Who uses a distributed systems simulator and why

System design interview preparation

SysSimulator is used heavily by engineers preparing for senior and staff-level system design interviews at FAANG-tier companies. Designing a system on paper is one thing; understanding why a cache hit ratio of 80% versus 95% produces dramatically different database load requires intuition that static diagrams don't build. The simulator makes the numbers tangible — you experience the tradeoff rather than describe it.

Architecture review and decision-making

Engineering teams use it to explore architectural options before committing to implementation.

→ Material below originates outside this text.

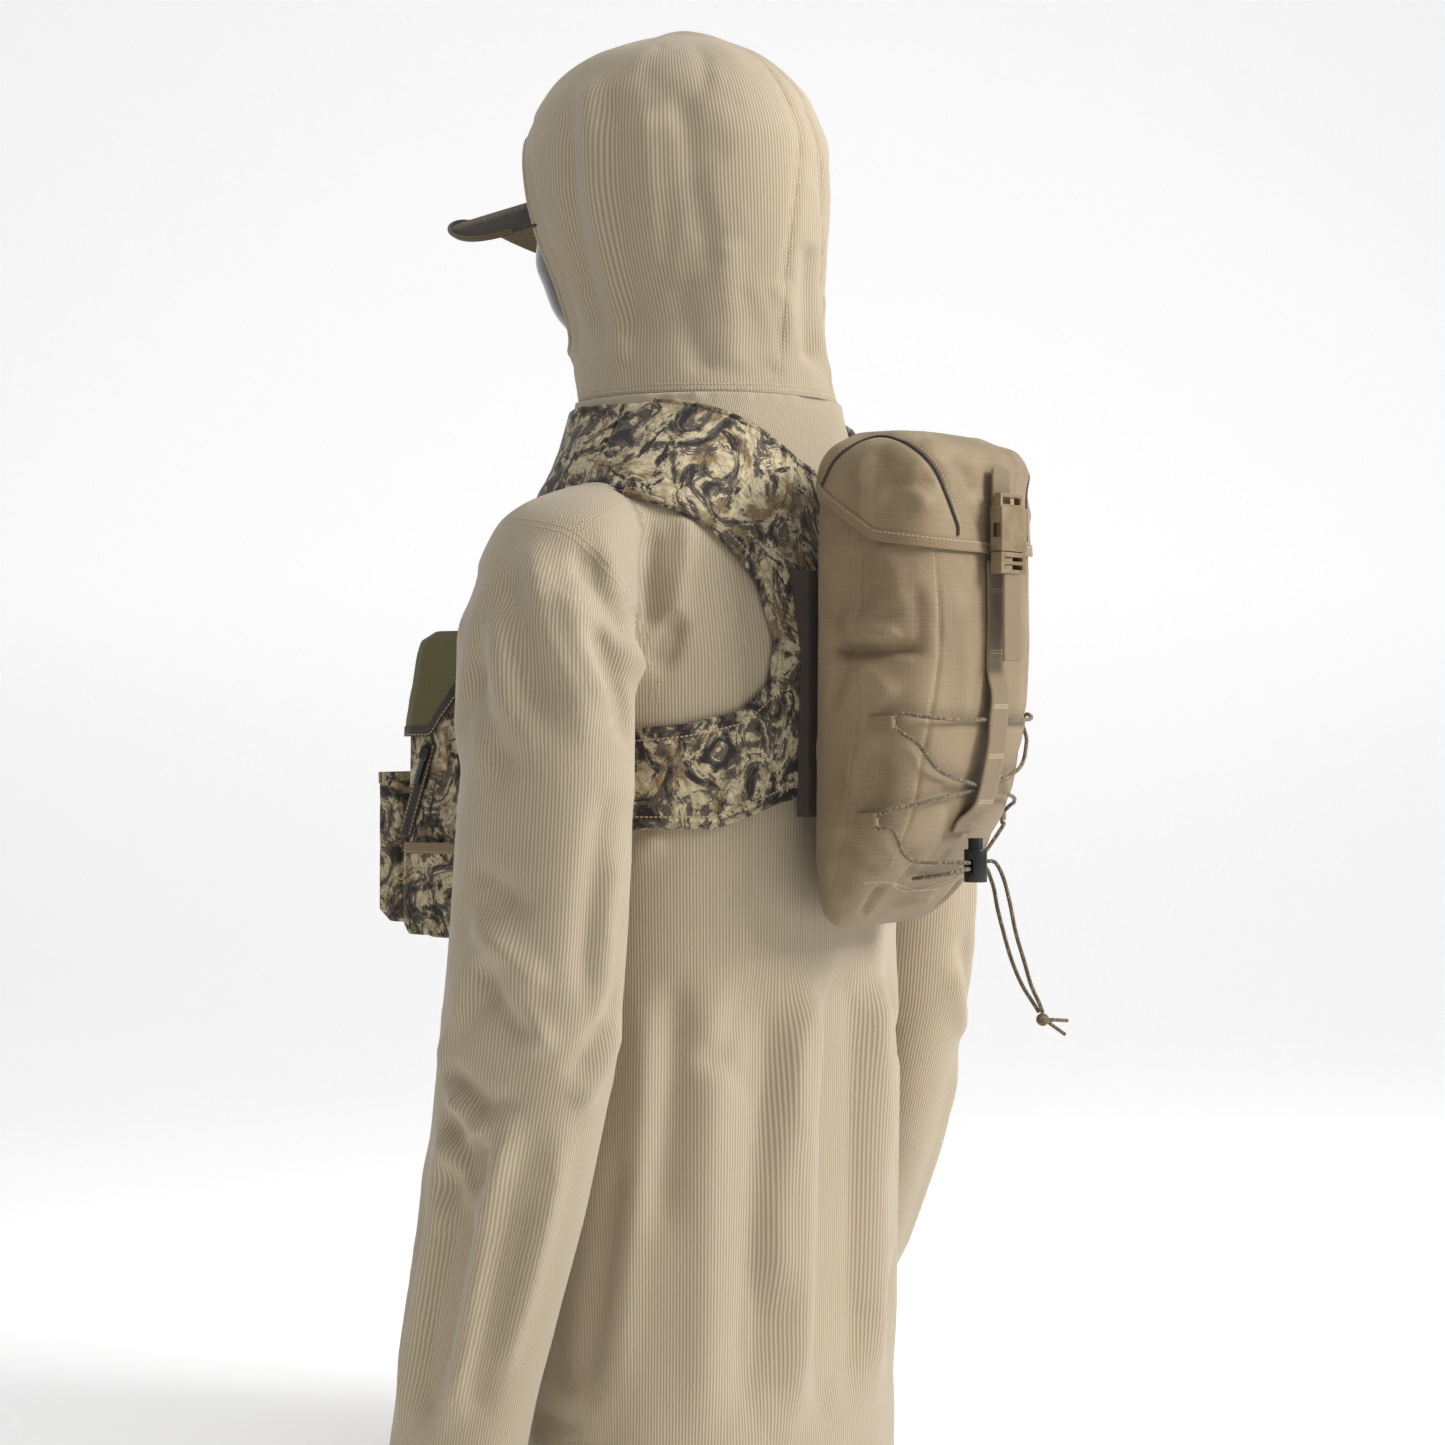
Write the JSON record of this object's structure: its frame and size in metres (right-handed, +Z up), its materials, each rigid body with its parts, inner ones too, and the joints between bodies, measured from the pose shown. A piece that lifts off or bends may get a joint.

Loading both topologies into SysSimulator and running them at production-representative RPS quantifies the difference in minutes rather than days of implementation work.

Capacity planning

The built-in AWS cost model lets teams translate architecture decisions into monthly cost estimates. Running the simulation at 2×, 5×, and 10× current traffic load shows where the first bottleneck appears and what it costs to address it through horizontal scaling versus architectural change.

Teaching distributed systems concepts

University courses and engineering bootcamps use SysSimulator to make distributed systems concepts concrete. Watching a topology's queue depth spike when you take a Kafka broker offline — and recover when you bring it back — builds durable mental models in a way that a lecture cannot.